RICHARDSON: Because we have tried before and it hasn't worked. The next step should be Saddam Hussein. But let's not get greedy. Let's deal with Afghanistan. Let's eliminate Bin Laden and his network, the al Qaeda network.

Then, I think, Iraq is the next target. But let's not combine them. Again, the Arab street, the Muslim world. We have a coalition now, not just of Muslim states but within the security council: Russia, China, France, Great Britain.

If we move on Iraq -- I will tell you, I sat in that Security Council. China would leave us. Russia would probably leave us. France would probably leave us. So let's just keep this coalition. Let's eye on the target, move ahead later at an appropriate time.

BEGALA: If the price of going after Saddam Hussein is a revolution in Saudi Arabia, is it worth doing it?

RICHARDSON: Well, it depends on what the revolution in Saudi Arabia is.

BEGALA: A radical fundamentalist, Islamic, neo-Bathist, neo- Taliban revolution. No, that's not what we want.

DONNELLY: Look, what we saw on the television today was Muslims celebrating their liberation. A liberation made in large part possible by American use of force. Why don't we think that the people of Iraq would be celebrating as they were in 1991 in the north and the south? Those people do not wish to live under Saddam Hussein, and I'll bet you the majority of cities in central Iraq don't wish to live under a repressive dictatorship like that.

Look, one final point: what the ambassador said is let's not get ahead of ourselves. The problem is, we haven't been catching up to events. We need to plan for success, create the conditions for success, and exploit them before things run out of control.

CARLSON: Tom Donnelly, Bill Richardson, thank you both very much. We appreciate you coming on CROSSFIRE. It's been a historic day in the world. Kabul falls. Paul Begala and I will be back in just a moment to talk about it in our closing comments.
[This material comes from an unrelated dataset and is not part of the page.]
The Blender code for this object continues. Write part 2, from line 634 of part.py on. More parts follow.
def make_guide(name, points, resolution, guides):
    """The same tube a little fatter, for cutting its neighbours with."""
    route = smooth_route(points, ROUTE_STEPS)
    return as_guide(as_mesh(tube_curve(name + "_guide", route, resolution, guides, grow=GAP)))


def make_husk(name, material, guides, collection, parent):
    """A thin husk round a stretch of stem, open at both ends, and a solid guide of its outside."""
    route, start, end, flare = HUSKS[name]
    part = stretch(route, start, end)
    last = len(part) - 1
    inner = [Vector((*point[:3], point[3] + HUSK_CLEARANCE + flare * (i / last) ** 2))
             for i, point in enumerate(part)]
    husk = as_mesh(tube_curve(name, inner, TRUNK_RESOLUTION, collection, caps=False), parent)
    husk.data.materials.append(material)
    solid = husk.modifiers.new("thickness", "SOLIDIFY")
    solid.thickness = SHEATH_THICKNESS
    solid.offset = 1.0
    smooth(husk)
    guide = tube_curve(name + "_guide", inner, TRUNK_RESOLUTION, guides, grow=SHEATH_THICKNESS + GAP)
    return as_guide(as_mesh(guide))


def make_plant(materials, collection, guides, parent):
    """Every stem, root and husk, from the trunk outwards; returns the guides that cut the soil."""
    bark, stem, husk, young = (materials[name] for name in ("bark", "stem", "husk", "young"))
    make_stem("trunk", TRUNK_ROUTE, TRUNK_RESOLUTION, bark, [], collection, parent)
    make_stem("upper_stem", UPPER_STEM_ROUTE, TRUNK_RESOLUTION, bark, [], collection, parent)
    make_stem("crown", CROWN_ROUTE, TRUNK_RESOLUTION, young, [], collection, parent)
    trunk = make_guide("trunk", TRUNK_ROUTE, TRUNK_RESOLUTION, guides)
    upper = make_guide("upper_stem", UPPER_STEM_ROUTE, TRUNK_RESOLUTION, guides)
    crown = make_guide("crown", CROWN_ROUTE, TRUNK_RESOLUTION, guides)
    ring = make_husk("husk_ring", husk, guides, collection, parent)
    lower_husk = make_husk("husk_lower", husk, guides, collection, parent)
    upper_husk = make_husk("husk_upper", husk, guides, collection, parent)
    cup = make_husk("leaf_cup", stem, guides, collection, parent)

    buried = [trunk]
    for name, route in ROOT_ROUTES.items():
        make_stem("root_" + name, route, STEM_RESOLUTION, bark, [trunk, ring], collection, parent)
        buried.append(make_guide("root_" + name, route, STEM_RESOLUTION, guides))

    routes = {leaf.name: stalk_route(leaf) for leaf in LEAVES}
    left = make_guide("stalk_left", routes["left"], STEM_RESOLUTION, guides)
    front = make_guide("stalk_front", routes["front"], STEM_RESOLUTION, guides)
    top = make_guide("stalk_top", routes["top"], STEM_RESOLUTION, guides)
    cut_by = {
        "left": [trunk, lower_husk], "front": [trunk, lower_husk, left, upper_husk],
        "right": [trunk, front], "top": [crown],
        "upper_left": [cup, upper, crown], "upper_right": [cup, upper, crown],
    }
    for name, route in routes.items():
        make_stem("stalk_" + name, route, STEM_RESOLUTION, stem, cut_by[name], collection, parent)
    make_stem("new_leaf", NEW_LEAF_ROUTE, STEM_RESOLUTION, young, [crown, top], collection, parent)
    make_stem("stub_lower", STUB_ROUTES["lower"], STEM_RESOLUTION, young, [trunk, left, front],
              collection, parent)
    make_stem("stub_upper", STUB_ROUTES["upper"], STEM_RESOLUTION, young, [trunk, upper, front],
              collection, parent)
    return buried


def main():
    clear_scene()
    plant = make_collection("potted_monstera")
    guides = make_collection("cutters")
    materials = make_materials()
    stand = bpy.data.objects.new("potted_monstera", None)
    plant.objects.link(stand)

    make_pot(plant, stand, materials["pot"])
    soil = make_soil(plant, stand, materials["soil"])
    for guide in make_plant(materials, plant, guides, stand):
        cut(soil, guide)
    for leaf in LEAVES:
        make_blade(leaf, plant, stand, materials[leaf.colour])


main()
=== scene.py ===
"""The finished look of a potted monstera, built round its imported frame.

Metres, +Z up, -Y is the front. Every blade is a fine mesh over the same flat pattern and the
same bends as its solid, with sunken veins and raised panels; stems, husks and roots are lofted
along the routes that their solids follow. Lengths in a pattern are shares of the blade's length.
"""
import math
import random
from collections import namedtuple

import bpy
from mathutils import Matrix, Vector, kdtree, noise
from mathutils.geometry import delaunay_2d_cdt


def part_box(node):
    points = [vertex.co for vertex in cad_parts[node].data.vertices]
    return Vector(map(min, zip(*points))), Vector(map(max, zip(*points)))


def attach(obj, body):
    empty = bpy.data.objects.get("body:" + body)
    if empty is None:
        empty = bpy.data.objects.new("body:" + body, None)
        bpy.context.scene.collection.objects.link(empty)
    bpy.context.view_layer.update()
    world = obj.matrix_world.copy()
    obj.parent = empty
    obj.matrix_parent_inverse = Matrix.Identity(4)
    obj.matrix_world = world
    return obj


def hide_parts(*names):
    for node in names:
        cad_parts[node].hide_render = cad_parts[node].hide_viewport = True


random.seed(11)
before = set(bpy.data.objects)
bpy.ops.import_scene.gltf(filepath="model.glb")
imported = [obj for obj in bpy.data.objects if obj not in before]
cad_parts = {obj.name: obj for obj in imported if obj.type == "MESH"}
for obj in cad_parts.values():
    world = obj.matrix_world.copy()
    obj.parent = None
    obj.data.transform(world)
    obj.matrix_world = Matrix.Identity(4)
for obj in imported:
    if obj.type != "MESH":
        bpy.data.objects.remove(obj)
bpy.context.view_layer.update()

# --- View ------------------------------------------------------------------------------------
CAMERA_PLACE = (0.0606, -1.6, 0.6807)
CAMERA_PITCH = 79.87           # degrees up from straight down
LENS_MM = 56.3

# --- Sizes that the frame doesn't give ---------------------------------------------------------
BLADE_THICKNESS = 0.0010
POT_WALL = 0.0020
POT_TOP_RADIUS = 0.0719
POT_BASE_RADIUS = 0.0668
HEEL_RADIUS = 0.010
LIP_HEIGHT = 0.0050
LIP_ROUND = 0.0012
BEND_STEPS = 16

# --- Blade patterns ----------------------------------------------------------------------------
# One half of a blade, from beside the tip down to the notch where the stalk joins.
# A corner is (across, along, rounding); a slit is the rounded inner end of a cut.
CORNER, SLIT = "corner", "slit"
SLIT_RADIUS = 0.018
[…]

See you then.

(COMMERCIAL BREAK)

CARLSON: All right, Paul. The headline of tonight's show was Bill Richardson saying we need to address Iraq, we need to go to Baghdad, we need to remove Saddam Hussein. Bill Richardson, pretty moderate guy, Democrat. If he believes that, even you will come around to that point of view after a while.

BEGALA: He also said we ought not get out ahead of ourselves. And I was struck with Tom Donnelly saying now that we have a strategy that works, American air power, Afghan Northern Alliance fighters, we should abandon the strategy just as it's working...

CARLSON: But look at...

BEGALA: ...flood the country with American troops so that they can be sitting ducks the way the Soviets were.
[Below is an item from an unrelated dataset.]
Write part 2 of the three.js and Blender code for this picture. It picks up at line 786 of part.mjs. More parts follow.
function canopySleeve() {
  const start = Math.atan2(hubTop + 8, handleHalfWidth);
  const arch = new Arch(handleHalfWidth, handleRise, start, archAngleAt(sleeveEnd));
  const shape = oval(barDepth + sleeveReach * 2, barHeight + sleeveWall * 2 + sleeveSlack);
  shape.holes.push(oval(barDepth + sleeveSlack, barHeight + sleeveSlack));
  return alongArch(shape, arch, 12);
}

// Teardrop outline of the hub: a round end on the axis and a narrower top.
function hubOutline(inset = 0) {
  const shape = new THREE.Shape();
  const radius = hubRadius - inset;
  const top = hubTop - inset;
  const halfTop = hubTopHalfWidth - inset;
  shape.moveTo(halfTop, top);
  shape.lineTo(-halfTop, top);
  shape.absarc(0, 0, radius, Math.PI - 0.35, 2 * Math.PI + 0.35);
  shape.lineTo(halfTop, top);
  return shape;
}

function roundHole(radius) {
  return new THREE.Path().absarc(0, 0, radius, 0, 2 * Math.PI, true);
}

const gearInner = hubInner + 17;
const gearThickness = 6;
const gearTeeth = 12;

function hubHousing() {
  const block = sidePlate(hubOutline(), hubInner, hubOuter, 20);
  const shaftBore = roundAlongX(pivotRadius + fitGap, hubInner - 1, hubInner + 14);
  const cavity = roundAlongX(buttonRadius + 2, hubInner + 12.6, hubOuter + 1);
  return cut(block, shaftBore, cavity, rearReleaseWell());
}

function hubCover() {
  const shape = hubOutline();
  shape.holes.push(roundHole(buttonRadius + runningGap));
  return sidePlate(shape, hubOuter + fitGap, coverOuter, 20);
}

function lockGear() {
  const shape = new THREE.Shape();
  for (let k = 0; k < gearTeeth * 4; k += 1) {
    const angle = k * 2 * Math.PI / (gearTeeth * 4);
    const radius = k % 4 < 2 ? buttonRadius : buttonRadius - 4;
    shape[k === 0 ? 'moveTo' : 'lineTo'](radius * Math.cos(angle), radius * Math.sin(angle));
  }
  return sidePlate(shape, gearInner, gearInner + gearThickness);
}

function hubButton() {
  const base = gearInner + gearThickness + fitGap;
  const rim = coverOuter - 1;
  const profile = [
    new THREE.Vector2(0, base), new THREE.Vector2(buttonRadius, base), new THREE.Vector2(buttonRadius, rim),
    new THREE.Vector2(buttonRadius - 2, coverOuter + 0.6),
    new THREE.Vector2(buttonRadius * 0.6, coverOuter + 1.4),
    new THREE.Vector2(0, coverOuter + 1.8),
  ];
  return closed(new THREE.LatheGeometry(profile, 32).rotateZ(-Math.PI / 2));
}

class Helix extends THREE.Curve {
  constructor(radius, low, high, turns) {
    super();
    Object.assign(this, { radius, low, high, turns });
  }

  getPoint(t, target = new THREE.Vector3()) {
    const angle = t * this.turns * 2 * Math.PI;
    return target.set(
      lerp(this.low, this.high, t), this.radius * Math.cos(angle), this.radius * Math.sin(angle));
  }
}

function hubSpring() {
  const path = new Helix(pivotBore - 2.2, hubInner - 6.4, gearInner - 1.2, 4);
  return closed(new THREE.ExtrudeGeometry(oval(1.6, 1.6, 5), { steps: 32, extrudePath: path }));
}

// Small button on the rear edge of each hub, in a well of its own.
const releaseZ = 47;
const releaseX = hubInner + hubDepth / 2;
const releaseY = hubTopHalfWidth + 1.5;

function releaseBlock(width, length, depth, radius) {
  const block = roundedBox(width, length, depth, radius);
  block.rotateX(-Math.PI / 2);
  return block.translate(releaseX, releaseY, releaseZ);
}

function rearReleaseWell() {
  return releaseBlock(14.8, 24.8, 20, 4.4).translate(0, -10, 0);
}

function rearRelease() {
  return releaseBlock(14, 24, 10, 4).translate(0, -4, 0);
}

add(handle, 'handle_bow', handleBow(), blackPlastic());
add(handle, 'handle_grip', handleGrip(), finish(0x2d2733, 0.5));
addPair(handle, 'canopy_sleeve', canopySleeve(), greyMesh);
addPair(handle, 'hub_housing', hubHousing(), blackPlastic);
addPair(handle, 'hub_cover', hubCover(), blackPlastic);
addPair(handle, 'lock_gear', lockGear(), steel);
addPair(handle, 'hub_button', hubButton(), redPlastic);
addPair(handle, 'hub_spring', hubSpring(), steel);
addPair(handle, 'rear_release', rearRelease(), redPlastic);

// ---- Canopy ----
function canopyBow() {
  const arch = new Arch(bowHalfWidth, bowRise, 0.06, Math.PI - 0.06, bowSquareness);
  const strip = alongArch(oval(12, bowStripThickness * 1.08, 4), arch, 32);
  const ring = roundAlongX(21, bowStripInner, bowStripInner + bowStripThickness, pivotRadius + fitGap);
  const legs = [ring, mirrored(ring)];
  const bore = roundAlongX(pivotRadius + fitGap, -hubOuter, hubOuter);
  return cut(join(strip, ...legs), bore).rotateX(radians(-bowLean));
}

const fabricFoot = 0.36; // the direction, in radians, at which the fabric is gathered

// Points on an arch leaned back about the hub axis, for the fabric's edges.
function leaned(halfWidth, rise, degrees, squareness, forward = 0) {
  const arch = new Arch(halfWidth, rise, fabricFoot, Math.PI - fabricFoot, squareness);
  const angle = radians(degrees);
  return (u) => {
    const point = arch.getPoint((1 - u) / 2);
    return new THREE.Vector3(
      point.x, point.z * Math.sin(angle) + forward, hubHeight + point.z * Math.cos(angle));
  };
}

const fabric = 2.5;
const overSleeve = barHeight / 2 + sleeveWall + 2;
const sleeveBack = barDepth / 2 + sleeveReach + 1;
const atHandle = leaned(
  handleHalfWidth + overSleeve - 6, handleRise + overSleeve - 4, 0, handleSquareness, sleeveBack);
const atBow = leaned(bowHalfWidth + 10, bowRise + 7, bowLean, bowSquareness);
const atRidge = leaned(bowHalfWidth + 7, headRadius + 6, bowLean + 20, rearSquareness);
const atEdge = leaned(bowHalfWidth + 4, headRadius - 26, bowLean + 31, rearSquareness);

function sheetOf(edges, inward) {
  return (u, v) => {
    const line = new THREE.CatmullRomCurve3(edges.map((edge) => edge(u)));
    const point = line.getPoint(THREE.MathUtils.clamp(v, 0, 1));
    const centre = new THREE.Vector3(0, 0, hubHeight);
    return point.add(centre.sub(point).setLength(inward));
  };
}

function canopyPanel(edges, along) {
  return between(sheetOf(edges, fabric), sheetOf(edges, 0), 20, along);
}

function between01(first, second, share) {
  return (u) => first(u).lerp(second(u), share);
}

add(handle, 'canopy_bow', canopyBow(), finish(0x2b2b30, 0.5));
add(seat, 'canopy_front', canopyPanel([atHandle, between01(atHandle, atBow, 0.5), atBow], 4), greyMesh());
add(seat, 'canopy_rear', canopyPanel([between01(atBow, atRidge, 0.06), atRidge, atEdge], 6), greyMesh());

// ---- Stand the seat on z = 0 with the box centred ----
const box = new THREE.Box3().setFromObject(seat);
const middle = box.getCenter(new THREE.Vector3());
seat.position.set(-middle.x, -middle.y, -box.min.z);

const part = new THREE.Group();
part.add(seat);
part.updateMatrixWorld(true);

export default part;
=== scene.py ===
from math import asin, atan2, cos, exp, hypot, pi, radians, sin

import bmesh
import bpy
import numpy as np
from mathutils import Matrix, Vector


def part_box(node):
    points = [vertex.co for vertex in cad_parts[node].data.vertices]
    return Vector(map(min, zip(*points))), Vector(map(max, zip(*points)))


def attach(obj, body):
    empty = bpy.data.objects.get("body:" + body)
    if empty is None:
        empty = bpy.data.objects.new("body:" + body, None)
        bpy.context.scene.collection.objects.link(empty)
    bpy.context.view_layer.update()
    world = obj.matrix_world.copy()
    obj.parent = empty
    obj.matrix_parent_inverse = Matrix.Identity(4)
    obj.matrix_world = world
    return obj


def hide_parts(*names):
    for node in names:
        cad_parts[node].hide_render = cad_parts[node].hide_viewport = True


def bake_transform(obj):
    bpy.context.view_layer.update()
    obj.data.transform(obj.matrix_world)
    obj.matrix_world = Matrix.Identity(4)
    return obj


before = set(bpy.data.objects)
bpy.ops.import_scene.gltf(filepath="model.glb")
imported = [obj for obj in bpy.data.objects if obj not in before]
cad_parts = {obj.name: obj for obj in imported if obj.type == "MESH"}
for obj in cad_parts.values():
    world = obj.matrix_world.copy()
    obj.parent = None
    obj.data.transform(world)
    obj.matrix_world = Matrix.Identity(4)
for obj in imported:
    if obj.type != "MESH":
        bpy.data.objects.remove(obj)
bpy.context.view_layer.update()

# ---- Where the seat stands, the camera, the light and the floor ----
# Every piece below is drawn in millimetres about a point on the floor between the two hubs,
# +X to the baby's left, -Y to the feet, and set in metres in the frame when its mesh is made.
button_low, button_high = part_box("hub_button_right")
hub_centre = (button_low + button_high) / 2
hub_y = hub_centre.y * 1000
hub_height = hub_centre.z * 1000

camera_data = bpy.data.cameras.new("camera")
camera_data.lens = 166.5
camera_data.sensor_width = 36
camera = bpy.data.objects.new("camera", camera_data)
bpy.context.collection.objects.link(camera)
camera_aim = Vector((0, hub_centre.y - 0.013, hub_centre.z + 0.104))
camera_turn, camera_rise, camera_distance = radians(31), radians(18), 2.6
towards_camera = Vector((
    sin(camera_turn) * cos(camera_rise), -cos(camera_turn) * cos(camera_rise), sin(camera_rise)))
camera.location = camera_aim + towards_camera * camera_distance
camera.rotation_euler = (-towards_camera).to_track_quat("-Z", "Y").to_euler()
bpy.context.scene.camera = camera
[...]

CARLSON: Look. Right. Nobody believes that Kandahar will fall the same way Kabul did. And yet...

BEGALA: Nobody thought Kabul would fall this time yesterday.

CARLSON: Yet everybody knows that it's vital that Kandahar be wrested from the Taliban. It will require American troops to do that. And I hope they get there soon and that we go to cover it. BEGALA: Kandahar will fall, you watch. From the left, I'm Paul Begala. Good night from CROSSFIRE.

CARLSON: And from the right I'm Tucker Carlson. Join us again tomorrow night for another edition of CROSSFIRE. See you then.